The only strategy is the usual Johnson method of starting fires, making himself scarce, watching the flames spread, then returning to the scene in fancy dress, claiming to be the only man capable of dousing the flames. That could mean accepting a compromise offer from the EU and calling it victory (as he did in 2019) or marching into a trade war, accusing anyone who wants to be reasonable of advocating surrender (as he also did in 2019).

That much is predictable. The unknown element, as the economy sours and the cost of living rises, is how much public tolerance there will be for more Brexit battle reenactment games.

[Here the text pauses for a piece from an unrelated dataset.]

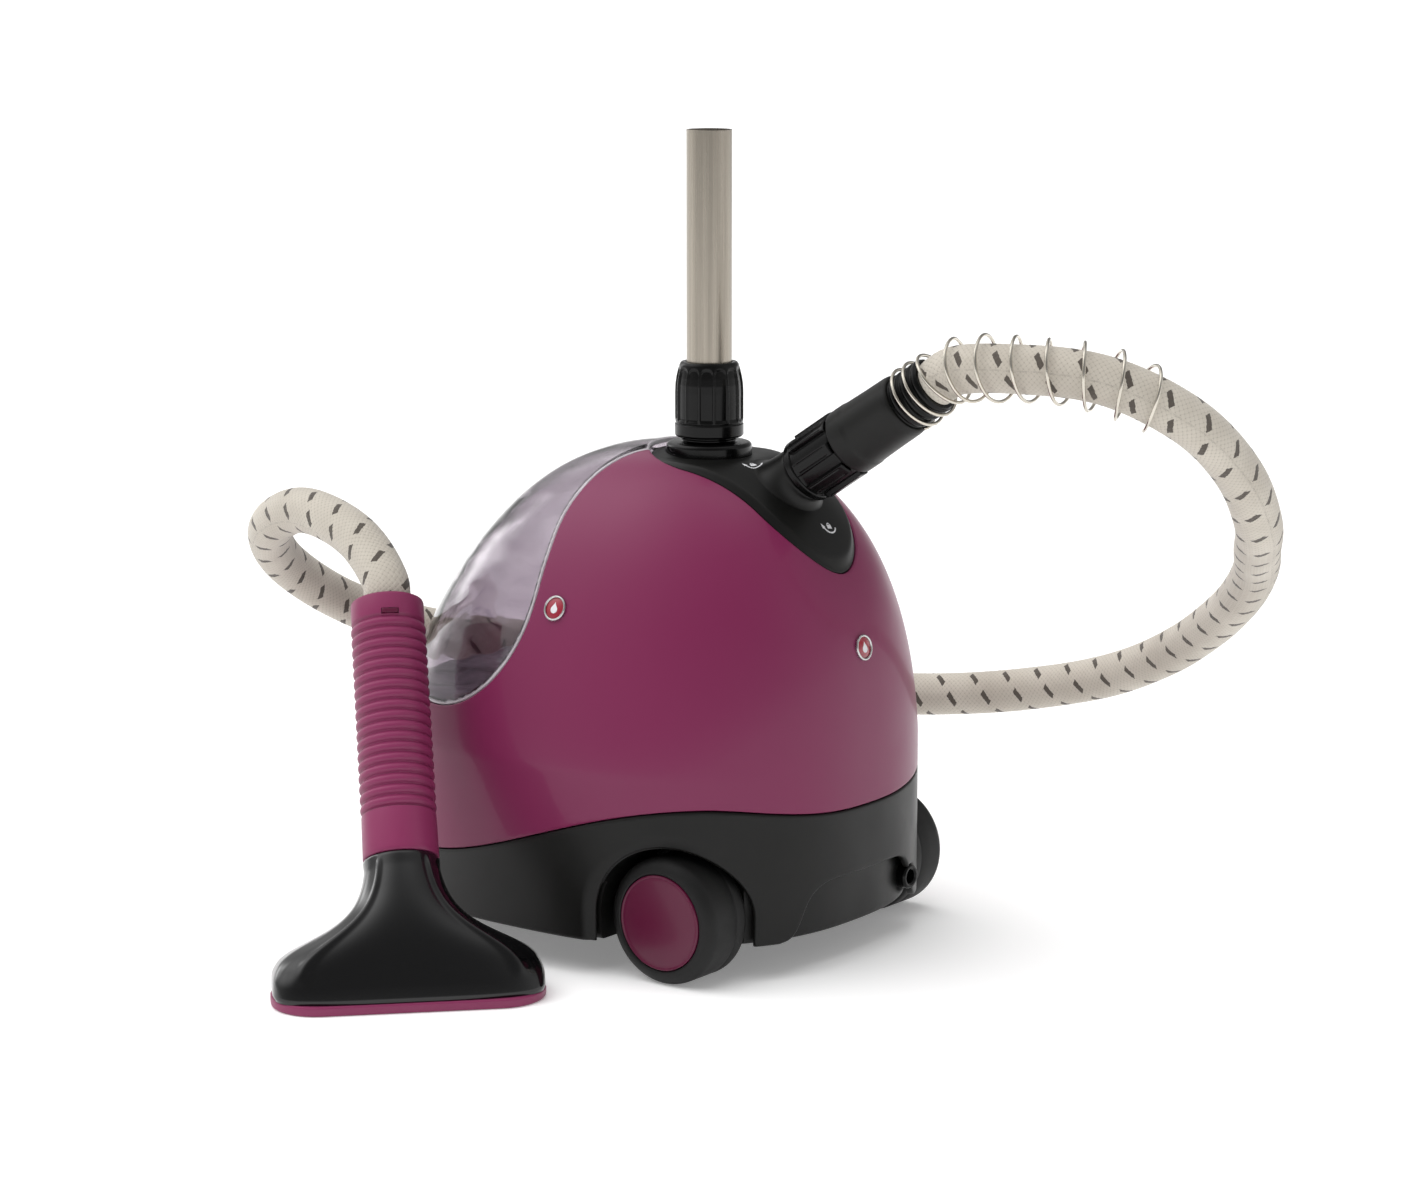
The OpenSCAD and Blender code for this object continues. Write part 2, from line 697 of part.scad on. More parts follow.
module boiler() {
    color(cast_alloy) place() at_boiler() difference() {
        union() {
            translate([0, 0, boiler_low]) cylinder(r = boiler_r, h = boiler_high - boiler_low);
            translate([0, 0, boiler_high - 5]) cylinder(r = boiler_r + 5, h = 5);
        }
        translate([0, 0, boiler_low + 5]) cylinder(r = boiler_r - 5, h = 100);
        translate([0, 0, boiler_low + 26]) rotate([90, 0, 0]) cylinder(r = 5.05, h = 90);
        round_boiler(6, boiler_r + 1.5, 30) translate([0, 0, boiler_high - 6]) cylinder(r = 1.6, h = 10);
    }
}

module boiler_gasket() {
    color(silicone) place() at_boiler() translate([0, 0, boiler_high]) difference() {
        cylinder(r = boiler_r - 1, h = 1.5);
        translate([0, 0, -1]) cylinder(r = boiler_r - 4.5, h = 4);
    }
}

module boiler_lid() {
    color(cast_alloy) place() at_boiler() difference() {
        union() {
            translate([0, 0, boiler_high + 1.5]) cylinder(r = boiler_r + 5, h = 5);
            translate([0, outlet_y, boiler_high + 6]) cylinder(r = 6, h = 14);
        }
        translate([0, outlet_y, 60]) cylinder(r = 4, h = 60);
        round_boiler(6, boiler_r + 1.5, 30) translate([0, 0, boiler_high]) cylinder(r = 1.9, h = 20);
    }
}

module boiler_screws() {
    color(bright_steel) place() at_boiler() round_boiler(6, boiler_r + 1.5, 30) {
        translate([0, 0, boiler_high + 6.5]) cylinder(r = 3, h = 2.5);
        translate([0, 0, boiler_high - 4]) cylinder(r = 1.5, h = 11);
    }
}

module boiler_posts() {
    color(soot) place() at_boiler() round_boiler(3, 36, 90)
        translate([0, 0, base_bottom + tub_floor]) cylinder(r = 6, h = boiler_low - base_bottom - tub_floor);
}

module heating_element() {
    color(bright_steel) place() at_boiler() {
        translate([0, 0, boiler_low + 10]) rotate_extrude() translate([34, 0]) circle(4);
        translate([0, -34, boiler_low + 5]) cylinder(r = 2, h = 3);
    }
}

module thermostat() {
    color(bright_steel) place() at_boiler() translate([-20, -12, boiler_high + 6.5]) {
        cylinder(r = 9, h = 6);
        translate([0, 0, 6]) cylinder(r = 6.5, h = 5);
    }
}

module thermal_fuse() {
    color(braid) place() at_boiler() translate([12, -22, boiler_high + 9.6]) rotate([0, 90, 0]) cylinder(r = 3, h = 22);
}

function steam_path(extra) = concat(
    [[0, elbow_foot[1], boiler_high + 9 - extra]],
    [for (k = [0 : 4]) elbow_foot + steam_bend * [0, 1 - cos(elbow_turn * k / 4), sin(elbow_turn * k / 4)]],
    [connector_start - (barb_reach - 10 - extra) * connector_dir]);
module steam_tube() {
    color(silicone) place() freeform() difference() {
        swept_tube(steam_path(0), 8.5, 20);
        swept_tube(steam_path(1), 6.3, 20);
    }
}

module feed_tube() {
    bend = 14;
    low = boiler_low + 26;
    color(silicone) place() translate([valve_place[0], valve_place[1], 0]) {
        translate([0, 0, low + bend]) tube(7, 5.05, 110 - low - bend);
        translate([0, bend, low + bend]) rotate([90, 0, 90]) rotate([0, 0, 180]) rotate_extrude(angle = 90)
            translate([bend, 0]) difference() {
                circle(7, $fn = 32);
                circle(5.05, $fn = 32);
            }
        translate([0, bend, low]) rotate([-90, 0, 0]) difference() {
            cylinder(r = 7, h = boiler_place[1] - valve_place[1] - boiler_r - bend - 0.6);
            translate([0, 0, -1]) cylinder(r = 5.05, h = 100);
        }
        translate([0, bend + 24, low]) rotate([-90, 0, 0])
            tube(5, 3.4, boiler_place[1] - valve_place[1] - boiler_r + 4 - bend - 24);
    }
}

// --- Running gear ----------------------------------------------------------------------------

washer_x = 109.2;
module axle() {
    color(bright_steel) place() translate([0, wheel_y, wheel_r]) rotate([0, 90, 0])
        cylinder(r = axle_r, h = 2 * 112, center = true);
}

module axle_brackets() {
    color(soot) place() for (side = [-1, 1]) translate([side * 60, wheel_y, 0]) difference() {
        translate([-5, -10, base_bottom + tub_floor]) cube([10, 20, 22]);
        translate([0, 0, wheel_r]) rotate([0, 90, 0]) cylinder(r = axle_r, h = 40, center = true);
    }
}

module axle_washers() {
    color(bright_steel) place() for (side = [-1, 1]) translate([side * washer_x, wheel_y, wheel_r])
        rotate([0, side * 90, 0]) tube(8, axle_r, 1.2);
}

// Wheel parts are drawn along +X from the tyre's inner face, then turned for the left side
module at_wheel(side) {
    translate([side * (wheel_face_x - wheel_w), wheel_y, wheel_r]) rotate([0, side * 90, 0]) children();
}
module tyre(side) {
    color(soot) place() at_wheel(side) rotate_extrude() polygon(concat(
        [[25, 0]],
        [for (a = [-90 : 18 : 0]) [wheel_r - 4 + 4 * cos(a), 4 + 4 * sin(a)]],
        [for (a = [0 : 15 : 90]) [wheel_r - 6 + 6 * cos(a), wheel_w - 6 + 6 * sin(a)]],
        [[26.6, wheel_w], [26.6, wheel_w - 3], [25, wheel_w - 3]]));
}
module hub(side) {
    color(soot) place() at_wheel(side) difference() {
        union() {
            translate([0, 0, 1]) tube(25, 21, wheel_w - 4.5);
            translate([0, 0, 14]) cylinder(r = 22, h = 4);
            cylinder(r = 9, h = wheel_w - 6);
        }
        translate([0, 0, -1]) cylinder(r = axle_r + 0.05, h = 60);
    }
}
module hub_cap(side) {
    color(plum_dark) place() at_wheel(side) rotate_extrude() polygon(concat(
        [[0, wheel_w - 1.4], [18.5, wheel_w - 1.4], [18.5, wheel_w - 9], [20.9, wheel_w - 9],
         [20.9, wheel_w - 3.4], [24.8, wheel_w - 3.4], [24.8, wheel_w - 2.95],
         [26.4, wheel_w - 2.95], [26.4, wheel_w + 0.2], [25.6, wheel_w + 0.9], [24.4, wheel_w + 0.6]],
        [for (k = [0 : 5]) let (r = 23.6 * (1 - k / 5)) [r, wheel_w + 0.3 + 2.1 * (1 - pow(r / 24, 2))]]));
}

module wheel_right_tyre() { tyre(1); }
module wheel_right_hub() { hub(1); }
module wheel_right_cap() { hub_cap(1); }
module wheel_left_tyre() { tyre(-1); }
module wheel_left_hub() { hub(-1); }
module wheel_left_cap() { hub_cap(-1); }

// Each caster trails towards the rear: its fork turns on a stem, its wheel on a pin
caster_w = 13;
module at_caster(side) { translate([side * caster_place[0], caster_place[1], 0]) children(); }
module caster_fork(side) {
    color(soot) place() at_caster(side) difference() {
        union() {
            translate([0, 0, 24.5]) cylinder(r = 14, h = 11.5);
            for (x = [-1, 1]) translate([x * 10, caster_trail, 0]) {
                translate([-1.5, -7, caster_r]) cube([3, 14, 16]);
                translate([0, 0, caster_r]) rotate([0, 90, 0]) cylinder(r = 7, h = 3, center = true);
            }
            translate([0, 0, 30]) cylinder(r = 4, h = 25);
        }
        translate([-8.5, caster_trail - 13, 0]) cube([17, 26, caster_r + 13.6]);
        translate([0, caster_trail, caster_r]) rotate([0, 90, 0]) cylinder(r = 2, h = 40, center = true);
    }
}
module caster_wheel(side) {
    color(soot) place() at_caster(side) translate([0, caster_trail, caster_r]) rotate([0, 90, 0]) difference() {
        rotate_extrude() polygon([[0, -caster_w / 2], [caster_r - 1.5, -caster_w / 2], [caster_r, -caster_w / 2 + 1.5],
            [caster_r, caster_w / 2 - 1.5], [caster_r - 1.5, caster_w / 2], [0, caster_w / 2]]);
        cylinder(r = 2.05, h = 40, center = true);
    }
}
module caster_pin(side) {
    color(bright_steel) place() at_caster(side) translate([0, caster_trail, caster_r]) rotate([0, 90, 0])
        cylinder(r = 2, h = 24, center = true);
}
module caster_right_fork() { caster_fork(1); }
module caster_right_wheel() { caster_wheel(1); }
module caster_right_pin() { caster_pin(1); }
module caster_left_fork() { caster_fork(-1); }
module caster_left_wheel() { caster_wheel(-1); }
module caster_left_pin() { caster_pin(-1); }

// --- Switch, lens, gland and badges ----------------------------------------------------------

button_r = 13;
module on_front(z) { translate([0, button_y, z]) rotate([-90, 0, 0]) children(); }
module power_bezel() {
    color(soot) place() on_front(button_z) difference() {
        union() {
            cylinder(r = bezel_r - 0.2, h = 14);
            cylinder(r = bezel_r - 0.2, h = 1);
        }
        translate([0, 0, -1]) cylinder(r = button_r + 0.05, h = 12);
    }
}
module power_button() {
    color(plum_dark) place() on_front(button_z) translate([0, 0, -1]) cylinder(r = button_r, h = 7.5);
}
module indicator_lens() {
    color([0.8, 0.25, 0.15]) place() on_front(lens_z) cylinder(r = 3, h = 8);
}

module cord_gland() {
    color(soot) place() translate(gland_place) rotate([-90, 0, 0]) tube(gland_r, 4, 6.6);
}

badge_r = 7.2;
badge_lift = 0.35;
side_badge_z = 197;
rear_badge_z = 175;
function slope_of(w_low, w_high, dz) = atan((w_low - w_high) / dz);
module badge() {
    rotate_extrude() polygon([[0, 0], [badge_r, 0], [badge_r, 0.9], [badge_r - 0.7, 1.5], [badge_r - 1.4, 1.2], [0, 1.6]]);
}
module side_badge() {
    tilt = slope_of(half_width(side_badge_z - 2), half_width(side_badge_z + 2), 4);
    color(plum_dark) place() translate([half_width(side_badge_z), centre_y(side_badge_z) + 3, side_badge_z])
        rotate([0, 90 - tilt, 0]) translate([0, 0, badge_lift]) badge();
}
module rear_badge() {
    rear_y = function (z) centre_y(z) + rear_reach(z);
    tilt = slope_of(rear_y(rear_badge_z - 2), rear_y(rear_badge_z + 2), 4);
    color(plum_dark) place() translate([0, rear_y(rear_badge_z), rear_badge_z])
        rotate([-(90 - tilt), 0, 0]) translate([0, 0, badge_lift]) badge();
}

base_shell();
body_shell();
tank_bay();
valve_seat();
top_saddle();
pole_socket();
pole_tube();
pole_lock_nut();
hose_spigot();
hose_lock_nut();
hose_cuff();
hose_sleeve();
strain_spring();
hose();
hose_end_bush();
handle_grip();
handle_core();
handle_latch();
nozzle_shell();
face_plate();
steam_plate();
nozzle_screws();
tank();
tank_cap();
tank_valve();
boiler();
boiler_lid();
boiler_gasket();
boiler_screws();
boiler_posts();
heating_element();
thermostat();
thermal_fuse();
steam_tube();
feed_tube();
axle();
axle_brackets();
axle_washers();
wheel_right_tyre();
wheel_right_hub();
wheel_right_cap();
wheel_left_tyre();
wheel_left_hub();
wheel_left_cap();
caster_right_fork();
caster_right_wheel();
caster_right_pin();
caster_left_fork();
caster_left_wheel();
caster_left_pin();
power_bezel();
power_button();
indicator_lens();
cord_gland();
side_badge();
rear_badge();
base_screws();
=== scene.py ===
import json
import math

import bmesh
import bpy
import numpy as np
from mathutils import Euler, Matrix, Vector
from mathutils.bvhtree import BVHTree


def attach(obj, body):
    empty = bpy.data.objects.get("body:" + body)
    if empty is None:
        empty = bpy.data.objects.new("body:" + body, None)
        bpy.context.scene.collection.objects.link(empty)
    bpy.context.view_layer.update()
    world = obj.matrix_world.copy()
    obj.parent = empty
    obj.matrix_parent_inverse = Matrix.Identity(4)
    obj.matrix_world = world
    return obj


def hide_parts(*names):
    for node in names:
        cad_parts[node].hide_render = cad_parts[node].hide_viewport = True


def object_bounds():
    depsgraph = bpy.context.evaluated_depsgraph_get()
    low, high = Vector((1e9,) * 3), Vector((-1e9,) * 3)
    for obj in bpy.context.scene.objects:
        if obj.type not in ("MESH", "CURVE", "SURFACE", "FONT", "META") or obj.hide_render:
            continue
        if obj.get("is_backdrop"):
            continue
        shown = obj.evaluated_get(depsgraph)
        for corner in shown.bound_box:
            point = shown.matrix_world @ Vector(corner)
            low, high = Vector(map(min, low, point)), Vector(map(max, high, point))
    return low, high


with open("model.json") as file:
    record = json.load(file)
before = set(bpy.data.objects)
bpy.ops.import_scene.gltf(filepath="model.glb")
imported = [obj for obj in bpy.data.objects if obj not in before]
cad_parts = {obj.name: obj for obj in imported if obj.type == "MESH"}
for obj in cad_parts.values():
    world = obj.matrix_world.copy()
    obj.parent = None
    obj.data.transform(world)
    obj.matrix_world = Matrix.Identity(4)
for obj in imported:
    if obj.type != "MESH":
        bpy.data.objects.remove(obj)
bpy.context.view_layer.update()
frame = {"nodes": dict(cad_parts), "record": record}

# Lengths below are millimetres from the foot of the pole's axis; row() turns them into the frame's metres.
ORIGIN = np.array([74.2, -12.2, 0.0])
COINCIDENT = 1e-7       # metres, for points made twice
X_DIR, Y_DIR, Z_DIR = np.eye(3)


def row(p):
    return (np.asarray(p, dtype=float) - ORIGIN) / 1000.0


def from_row(p):
    return np.array(p) * 1000.0 + ORIGIN


# ------------------------------------------------------------------ camera
cam_data = bpy.data.cameras.new("camera")
cam_data.sensor_width = 36.0
cam_data.lens = 91.78
cam = bpy.data.objects.new("camera", cam_data)
bpy.context.scene.collection.objects.link(cam)
cam.location = row((1601.5, 1198.0, 557.0))
cam.rotation_euler = Euler((math.radians(79.6), 0.0, math.radians(126.85)))
bpy.context.scene.camera = cam


# ------------------------------------------------------------------ mesh helpers
def recalc(ob, merge):
    """Turns every face outwards, after joining the points that lie within merge metres."""
    bm = bmesh.new()
    bm.from_mesh(ob.data)
    if merge:
        bmesh.ops.remove_doubles(bm, verts=bm.verts, dist=merge)
    bmesh.ops.recalc_face_normals(bm, faces=bm.faces)
    bm.to_mesh(ob.data)
    bm.free()


def smooth_shaded(ob, sharp):
    ob.data.polygons.foreach_set("use_smooth", [True] * len(ob.data.polygons))
    ob.data.set_sharp_from_angle(angle=math.radians(sharp))


def mesh_piece(name, verts, faces, mat, body="machine", sharp=38.0, uv=None, replaces=None, slot=None,
               merge=0.0):
    """A mesh from points in mm: smooth but for edges sharper than sharp degrees, and riding on its body."""
    me = bpy.data.meshes.new(name)
    me.from_pydata([tuple(p) for p in row(verts)], [], [tuple(int(i) for i in f) for f in faces])
    if uv is not None:
        layer = me.uv_layers.new(name="flow")
        loop_v = np.zeros(len(me.loops), dtype=np.int64)
        me.loops.foreach_get("vertex_index", loop_v)
        layer.data.foreach_set("uv", np.asarray(uv, dtype=np.float32)[loop_v].ravel())
    me.validate()
    ob = bpy.data.objects.new(name, me)
    bpy.context.scene.collection.objects.link(ob)
    recalc(ob, merge)
    smooth_shaded(ob, sharp)
    if mat:
        me.materials.append(MAT[mat])
    if body:
        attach(ob, body)
    if replaces:
        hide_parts(replaces)
    return ob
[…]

In Brussels, there is none. All trust and patience are spent. That will not bother Johnson. He can see a route, via provocation, to a campaign of economic self-harm branded as patriotic self-defence. It is a reliable technique for as long as enough voters can be persuaded that their misfortunes are the fault of someone other than the prime minister; that he is the antidote and not the poison.

The persistence of that myth depends on the durability of the personality cult that treats Johnson’s optimistic style as the expression of a resilient national spirit. The technicalities and legal haggling are subordinate to that political engine of Brexit, which is not ideologically coherent, but deeply personal. It is a project that makes the leader’s interest synonymous with the wellbeing of the people. This rarely ends well, especially not when the leader’s methods for clinging to power are sure to make his country poorer.